Bienaventurados los limpios de corazón, porque ellos verán a Dios, se trata de una pureza tal en la que no tiene lugar nada contaminado por el odio el orgullo o cualquier otro pecado, así en el Corazón Inmaculado de María tendrá su máxima expresión

Éste es el fin de nuestro amor: fin con que llegamos a la perfección, no fin con el que nos acabamos. Se acaba el alimento, se acaba el vestido; el alimento porque se consume al ser comido; el vestido porque se concluye tejiéndolo. Una y otra cosa se acaban, pero este fin es de consunción, aquél de perfección. Todo lo que obramos, lo obramos bien, nuestros esfuerzos, nuestras laudables ansias e inmaculados deseos, se acabarán cuando lleguen a la visión de Dios. Entonces no buscaremos más ¿qué puede buscar quien tiene a Dios?[5]

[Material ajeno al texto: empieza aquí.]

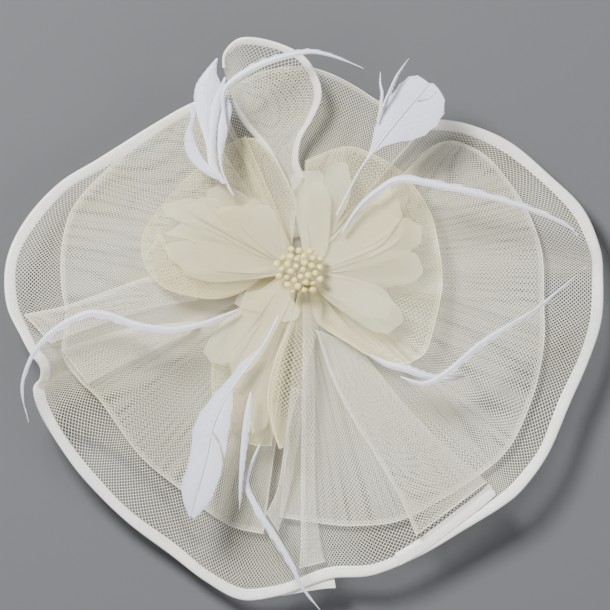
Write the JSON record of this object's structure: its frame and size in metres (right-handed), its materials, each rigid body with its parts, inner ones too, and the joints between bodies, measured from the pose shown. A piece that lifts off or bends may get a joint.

Bienaventurados los pacíficos, porque ellos serán llamados hijos de Dios, María no sólo vivía en paz en su interior y en su hogar sino que también se convirtió en medio universal y causa de paz, se ven en ella realizadas las palabras de san Cirilo de Alejandría “Pacífico es el que muestra a los otros que la aparente contradicción de las Escrituras es la armonía de las antiguas con las nuevas, de la ley con los profetas, de los Evangelios entre ellos”[6]. Además, en ella el Espíritu Santo se derramó y engendró en su seno al  Príncipe de la Paz para reconciliar al mundo con el Padre de donde se nos a concedido el perdón y la paz.

Bienaventurados los que padecen persecución por la justicia, porque suyo es el reino de los cielos, en la B.V. María podemos hablar de una persecución indirecta puesto que pues los sufrimientos que vivió su Hijo también los vivió ella en su corazón, en su fidelidad permaneció al pie de la cruz y fue asunta en cuerpo y alma para reinar como Reina de cielos y tierra junto a su Hijo.

Nota: Pintura de Jesus Helguera

[1] Hilario de Poitiers, Sobre el Evangelio de Mateo, 4, 2.

[2] Cromacio de Aquileya, Comentario al Evangelio de Mateo, 17, 4, 1–2.

[3] Catalina de Siena, Diálogo, II, 3.

[4] Teresa de liseux, Historia de un alma, MsA en Obras Completas, Monte Carmelo, Burgos 20154171.

[5] Agustín de Hipona, Sermones, 53, 6.

[6] Cirilo de Alejandría, Fragmentos sobre el Evangelio de Mateo, 38.